(THE EXERCISE) Find the word "joints" in the listing; pull out each line holding it.

(DATA EXTRACT)
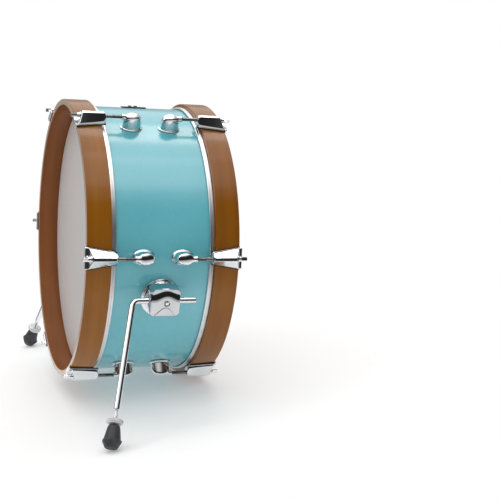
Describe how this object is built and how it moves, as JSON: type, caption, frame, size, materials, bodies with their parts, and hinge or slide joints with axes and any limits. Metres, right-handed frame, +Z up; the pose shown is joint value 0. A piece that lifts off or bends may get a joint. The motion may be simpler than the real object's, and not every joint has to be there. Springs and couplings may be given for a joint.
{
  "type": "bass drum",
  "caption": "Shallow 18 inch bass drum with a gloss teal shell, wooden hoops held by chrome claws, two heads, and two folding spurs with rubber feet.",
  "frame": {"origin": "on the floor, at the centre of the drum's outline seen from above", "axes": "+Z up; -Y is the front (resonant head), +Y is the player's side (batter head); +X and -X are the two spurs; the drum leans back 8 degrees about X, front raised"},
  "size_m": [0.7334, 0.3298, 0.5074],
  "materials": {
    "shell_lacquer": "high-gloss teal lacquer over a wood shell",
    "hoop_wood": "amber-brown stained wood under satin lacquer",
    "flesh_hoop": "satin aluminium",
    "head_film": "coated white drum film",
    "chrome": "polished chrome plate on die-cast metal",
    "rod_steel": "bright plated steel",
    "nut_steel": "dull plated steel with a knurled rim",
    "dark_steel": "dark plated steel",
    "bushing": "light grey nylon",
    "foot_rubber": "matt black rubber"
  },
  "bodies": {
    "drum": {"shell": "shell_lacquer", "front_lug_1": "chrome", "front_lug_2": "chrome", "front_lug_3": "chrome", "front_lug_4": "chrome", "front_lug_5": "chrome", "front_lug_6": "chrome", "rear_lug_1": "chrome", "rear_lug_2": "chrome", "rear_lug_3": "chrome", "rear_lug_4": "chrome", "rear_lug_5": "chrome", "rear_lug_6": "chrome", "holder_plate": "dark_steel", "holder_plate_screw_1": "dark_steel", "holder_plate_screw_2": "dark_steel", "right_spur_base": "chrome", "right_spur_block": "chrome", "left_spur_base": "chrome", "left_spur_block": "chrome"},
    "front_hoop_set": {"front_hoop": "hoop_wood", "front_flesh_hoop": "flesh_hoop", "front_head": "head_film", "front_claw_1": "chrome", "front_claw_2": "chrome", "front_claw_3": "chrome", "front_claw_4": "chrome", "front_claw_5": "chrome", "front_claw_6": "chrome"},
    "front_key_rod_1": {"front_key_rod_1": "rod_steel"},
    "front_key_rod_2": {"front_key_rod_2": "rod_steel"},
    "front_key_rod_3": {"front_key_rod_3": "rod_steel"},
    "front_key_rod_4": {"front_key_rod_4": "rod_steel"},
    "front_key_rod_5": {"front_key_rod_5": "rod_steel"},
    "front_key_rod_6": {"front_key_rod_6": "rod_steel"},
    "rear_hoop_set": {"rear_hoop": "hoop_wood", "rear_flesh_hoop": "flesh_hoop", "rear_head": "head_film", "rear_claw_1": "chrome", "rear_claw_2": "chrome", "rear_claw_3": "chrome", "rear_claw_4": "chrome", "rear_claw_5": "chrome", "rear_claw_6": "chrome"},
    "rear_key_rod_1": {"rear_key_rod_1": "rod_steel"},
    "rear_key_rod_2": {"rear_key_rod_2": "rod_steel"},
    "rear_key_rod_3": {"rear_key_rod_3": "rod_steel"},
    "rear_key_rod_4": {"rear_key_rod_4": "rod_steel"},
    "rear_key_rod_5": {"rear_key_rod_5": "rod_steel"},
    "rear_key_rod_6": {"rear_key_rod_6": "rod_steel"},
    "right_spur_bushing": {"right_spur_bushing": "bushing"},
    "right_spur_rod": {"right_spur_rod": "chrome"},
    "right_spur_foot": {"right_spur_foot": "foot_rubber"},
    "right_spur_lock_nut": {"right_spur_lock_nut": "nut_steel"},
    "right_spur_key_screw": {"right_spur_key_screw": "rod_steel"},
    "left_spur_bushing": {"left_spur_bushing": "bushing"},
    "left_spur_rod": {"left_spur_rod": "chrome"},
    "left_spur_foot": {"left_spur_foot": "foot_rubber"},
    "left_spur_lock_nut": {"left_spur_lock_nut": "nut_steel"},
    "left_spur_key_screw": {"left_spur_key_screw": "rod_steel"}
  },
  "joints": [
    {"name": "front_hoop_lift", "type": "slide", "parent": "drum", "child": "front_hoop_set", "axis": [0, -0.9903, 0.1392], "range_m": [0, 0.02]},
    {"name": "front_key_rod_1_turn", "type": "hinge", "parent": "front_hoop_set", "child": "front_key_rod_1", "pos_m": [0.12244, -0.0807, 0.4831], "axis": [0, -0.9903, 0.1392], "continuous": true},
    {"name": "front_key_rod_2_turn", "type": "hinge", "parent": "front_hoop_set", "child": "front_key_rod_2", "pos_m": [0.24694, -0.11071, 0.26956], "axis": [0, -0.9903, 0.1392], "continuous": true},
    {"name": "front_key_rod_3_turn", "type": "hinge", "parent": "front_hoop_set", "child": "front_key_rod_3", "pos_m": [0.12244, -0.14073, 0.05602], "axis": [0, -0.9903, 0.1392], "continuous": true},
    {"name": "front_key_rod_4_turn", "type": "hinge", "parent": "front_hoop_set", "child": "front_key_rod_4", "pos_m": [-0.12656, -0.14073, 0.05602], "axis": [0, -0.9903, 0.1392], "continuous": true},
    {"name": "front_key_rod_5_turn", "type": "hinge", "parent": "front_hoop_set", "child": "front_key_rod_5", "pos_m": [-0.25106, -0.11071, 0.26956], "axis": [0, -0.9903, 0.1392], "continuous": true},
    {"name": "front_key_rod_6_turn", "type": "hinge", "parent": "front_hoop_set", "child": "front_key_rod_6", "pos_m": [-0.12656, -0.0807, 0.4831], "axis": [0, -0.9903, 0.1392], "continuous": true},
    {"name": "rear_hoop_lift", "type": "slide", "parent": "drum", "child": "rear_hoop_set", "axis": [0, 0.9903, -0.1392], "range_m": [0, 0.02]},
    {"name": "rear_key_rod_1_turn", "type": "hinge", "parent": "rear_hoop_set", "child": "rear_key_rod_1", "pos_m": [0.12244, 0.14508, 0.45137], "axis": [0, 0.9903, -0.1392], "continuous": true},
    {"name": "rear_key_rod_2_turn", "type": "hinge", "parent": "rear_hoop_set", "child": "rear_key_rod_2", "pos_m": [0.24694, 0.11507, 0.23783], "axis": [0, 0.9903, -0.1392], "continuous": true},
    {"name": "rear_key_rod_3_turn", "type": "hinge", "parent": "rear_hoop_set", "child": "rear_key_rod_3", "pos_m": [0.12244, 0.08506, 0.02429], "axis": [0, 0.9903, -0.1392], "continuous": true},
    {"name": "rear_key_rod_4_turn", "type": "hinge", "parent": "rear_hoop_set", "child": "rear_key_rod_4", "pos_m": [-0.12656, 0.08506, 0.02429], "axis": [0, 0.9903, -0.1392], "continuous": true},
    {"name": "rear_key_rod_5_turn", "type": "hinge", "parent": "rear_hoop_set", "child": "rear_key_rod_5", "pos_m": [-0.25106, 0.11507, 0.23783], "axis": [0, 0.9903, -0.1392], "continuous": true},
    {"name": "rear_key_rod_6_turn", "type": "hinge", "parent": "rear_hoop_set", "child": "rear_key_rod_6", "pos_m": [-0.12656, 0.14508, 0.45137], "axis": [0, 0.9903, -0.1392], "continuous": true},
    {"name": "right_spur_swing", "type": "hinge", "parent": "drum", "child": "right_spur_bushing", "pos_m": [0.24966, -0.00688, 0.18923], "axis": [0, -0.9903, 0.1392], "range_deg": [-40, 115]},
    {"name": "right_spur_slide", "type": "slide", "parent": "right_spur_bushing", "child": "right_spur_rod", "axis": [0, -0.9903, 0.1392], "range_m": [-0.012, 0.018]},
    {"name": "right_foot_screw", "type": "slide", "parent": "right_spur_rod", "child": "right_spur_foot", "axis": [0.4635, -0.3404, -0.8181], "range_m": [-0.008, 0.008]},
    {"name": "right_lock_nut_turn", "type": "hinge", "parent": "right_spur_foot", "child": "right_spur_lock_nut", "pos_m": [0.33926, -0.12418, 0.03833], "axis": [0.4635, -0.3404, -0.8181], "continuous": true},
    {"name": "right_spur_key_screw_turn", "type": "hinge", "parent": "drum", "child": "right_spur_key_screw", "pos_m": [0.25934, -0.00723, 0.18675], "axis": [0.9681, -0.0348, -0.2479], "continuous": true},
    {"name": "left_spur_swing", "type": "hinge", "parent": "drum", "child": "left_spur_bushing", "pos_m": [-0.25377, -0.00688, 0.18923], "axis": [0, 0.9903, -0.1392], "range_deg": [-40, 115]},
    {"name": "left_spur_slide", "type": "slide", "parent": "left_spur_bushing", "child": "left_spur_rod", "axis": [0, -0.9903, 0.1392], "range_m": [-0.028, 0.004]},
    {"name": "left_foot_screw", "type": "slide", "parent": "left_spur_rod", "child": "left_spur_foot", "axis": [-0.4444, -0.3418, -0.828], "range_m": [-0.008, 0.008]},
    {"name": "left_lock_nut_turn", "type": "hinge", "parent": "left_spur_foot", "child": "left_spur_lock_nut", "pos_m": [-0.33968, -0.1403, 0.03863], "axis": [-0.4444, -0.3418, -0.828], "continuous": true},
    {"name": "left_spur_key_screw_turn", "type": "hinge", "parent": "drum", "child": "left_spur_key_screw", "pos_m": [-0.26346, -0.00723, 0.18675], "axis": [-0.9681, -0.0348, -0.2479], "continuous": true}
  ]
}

(REPLY)
Describe how this object is built and how it moves, as JSON: type, caption, frame, size, materials, bodies with their parts, and hinge or slide joints with axes and any limits. Metres, right-handed frame, +Z up; the pose shown is joint value 0. A piece that lifts off or bends may get a joint. The motion may be simpler than the real object's, and not every joint has to be there. Springs and couplings may be given for a joint.
  "joints": [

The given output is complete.